First, I’m afraid all of the time (I think most people are in some form or another). I am physically afraid, mentally afraid, and psychologically afraid, no matter where I am.  I’m somewhere between a scared-y cat  who won’t climb a tree and one who climbed up but can’t get down because they are unwilling to jump. All along the road I meet people who are not only unafraid to climb up the tree but they fling themselves off with abandon. I sometimes find myself envying them.  I am not one of those people no matter what it looks like from the outside. I deal with fear every day as I am sure most of you do too, to whatever degree. It’s not like you leave the country, or wake up one day and all your fear disappears. It intensifies. Each new place, each new language, each new life event and each new set of people you meet. The difference for me is that I have decided that I am more afraid of not doing anything in my life than I am of all of my fears. (Trust me, there are a lot of them.) It's a personal decision. Maybe that makes me unusual, maybe it makes me normal, maybe it just makes me human, you decide. For me, it doesn’t make me brave or courageous or any other adjective in that category; those are reserved for people who risk their lives for others. It just makes me happy to be alive. I know that if I am afraid, I am not complacent; I have not resigned myself to go through the motions, I have not checked out, but most of all it means I am learning.

Second, I believe that fear is one of the greatest teachers available to us as people. Sure it’s scary, I mean really, really, scary, to confront fears and see what the root is for you personally, but it leads to the evolution of you as a person. The roots of your fears reveal hidden desires and truths that you would never find if you didn’t explore fear a little deeper. When I find a new fear, my number one question is, “Why?” Think of your four year old self saying “Why?, Why?, Why?” like a broken record. That is no different than now, it’s still how you find the answers. Your parents or loved ones used to tell you but now it is only your inner, higher self that can answer those questions. The question is, are you willing to examine it? Are you willing to go through the shadows of yourself to find where your fear lives and ask it why? (Note: I'm no fool, I know this takes a lot of time and work for all of us no matter the size and scope of the fear. I'm just asking you to consider it.) 
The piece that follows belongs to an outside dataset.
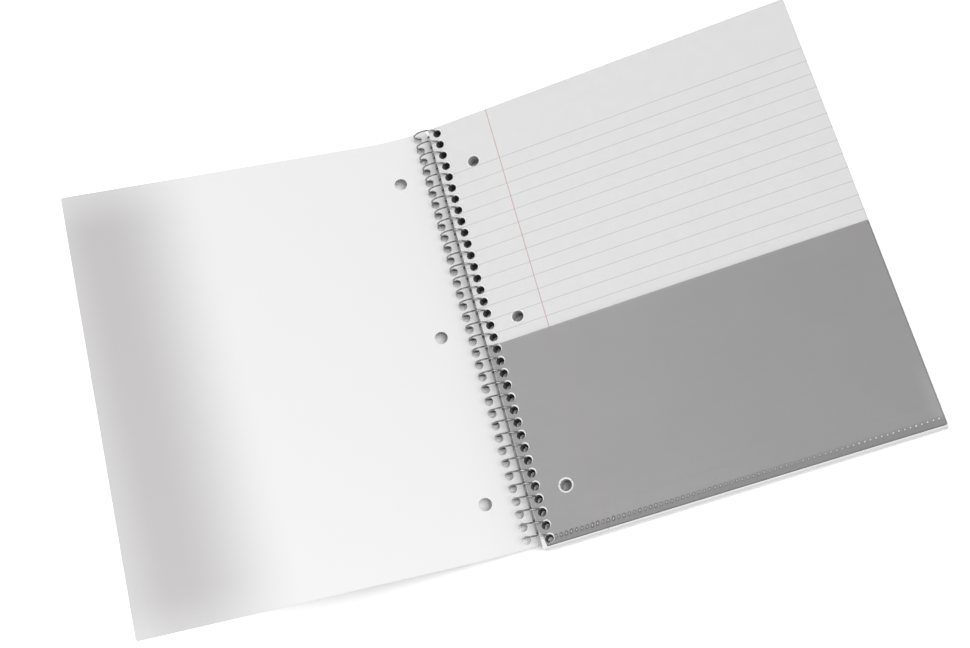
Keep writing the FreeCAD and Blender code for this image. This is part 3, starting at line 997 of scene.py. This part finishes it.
class NOTEBOOK_OT_stage(bpy.types.Operator):
    """Set up the floor, the studio light and the camera"""

    bl_idname = "notebook.stage"
    bl_label = "Set the stage"

    def execute(self, context):
        stage = context.scene.book_stage
        mesh = bpy.data.meshes.new("floor")
        work = bmesh.new()
        bmesh.ops.create_grid(work, x_segments=8, y_segments=8, size=FLOOR_REACH)
        work.to_mesh(mesh)
        work.free()
        mesh.materials.append(pale_floor())
        floor = bpy.data.objects.new("floor", mesh)
        floor.location.z = -FLOOR_DROP
        context.scene.collection.objects.link(floor)
        context.scene.world = bpy.data.worlds.new("studio")
        studio_world(context.scene.world)
        add_lamp("key", "SUN", (0.72, -0.25, 1.25), 1.36)
        add_lamp("fill", "AREA", (-0.95, 0.10, 1.25), 6.4)
        add_lamp("front", "AREA", (0.10, -1.60, 0.50), 5.2)
        data = bpy.data.cameras.new("camera")
        data.lens = stage.focal_length
        data.sensor_width = 36.0
        data.shift_x, data.shift_y = stage.shift
        camera = bpy.data.objects.new("camera", data)
        camera.location = stage.camera_place
        camera.rotation_euler = stage.camera_turn
        context.scene.collection.objects.link(camera)
        context.scene.camera = camera
        context.scene.view_settings.view_transform = "Standard"
        return {"FINISHED"}


OPERATORS = (
    NOTEBOOK_OT_leaves,
    NOTEBOOK_OT_ruling,
    NOTEBOOK_OT_divider,
    NOTEBOOK_OT_pocket,
    NOTEBOOK_OT_weld,
    NOTEBOOK_OT_back_cover,
    NOTEBOOK_OT_front_cover,
    NOTEBOOK_OT_coil,
    NOTEBOOK_OT_stage,
)


class NOTEBOOK_PT_pieces(bpy.types.Panel):
    """The notebook's pieces and sizes"""

    bl_idname = "NOTEBOOK_PT_pieces"
    bl_label = "Notebook"
    bl_space_type = "VIEW_3D"
    bl_region_type = "UI"
    bl_category = "Notebook"

    def draw(self, context):
        for operator in OPERATORS:
            self.layout.operator(operator.bl_idname)
        for name, group in SETTINGS.items():
            box = self.layout.box()
            for field in group.__annotations__:
                box.prop(getattr(context.scene, name), field)


def register():
    for group in SETTINGS.values():
        bpy.utils.register_class(group)
    for name, group in SETTINGS.items():
        setattr(bpy.types.Scene, name, bpy.props.PointerProperty(type=group))
    for operator in OPERATORS:
        bpy.utils.register_class(operator)
    bpy.utils.register_class(NOTEBOOK_PT_pieces)


def unregister():
    bpy.utils.unregister_class(NOTEBOOK_PT_pieces)
    for operator in reversed(OPERATORS):
        bpy.utils.unregister_class(operator)
    for name in SETTINGS:
        delattr(bpy.types.Scene, name)
    for group in reversed(SETTINGS.values()):
        bpy.utils.unregister_class(group)


def main():
    """Dress the whole notebook."""
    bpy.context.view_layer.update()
    register()
    bpy.ops.notebook.leaves()
    bpy.ops.notebook.ruling()
    bpy.ops.notebook.divider()
    bpy.ops.notebook.pocket()
    bpy.ops.notebook.weld()
    bpy.ops.notebook.back_cover()
    bpy.ops.notebook.front_cover()
    bpy.ops.notebook.coil()
    bpy.ops.notebook.stage()


if __name__ == "__main__":
    main()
I think some people do this without even thinking about it and others get so bogged down in it, it holds up their lives. Everyone has a different battle in life. I like to think of my friends who have children when I think about fear in a broad sense. Every one of them faced the unknown fear of parenthood and the hundreds of millions of questions that show up before becoming a parent. They still deal with it every day, yet they overcome. They learn every day. They inspire me. Each new day, each new challenge, they persevere because humans are amazing creatures and we adapt. Fear helps us adapt. It pushes us to learn.

I am not brave. I am not courageous. I am not unafraid. I am curious. I am alive. Fear tells me so.


As an aside, here are some of my biggies… (This is obviously a very abridged list)

- Snakes
-Violent Crime, kidnapping, etc.
-Dark/ cloudy water
-My loved ones not knowing how much I love them.
- Occasionally, certain enclosed spaces
- Dark alleys
- Never having a family of my own.
- Abandoning people
- Night time in a lot of places

And most of the time I am afraid to blog and share! 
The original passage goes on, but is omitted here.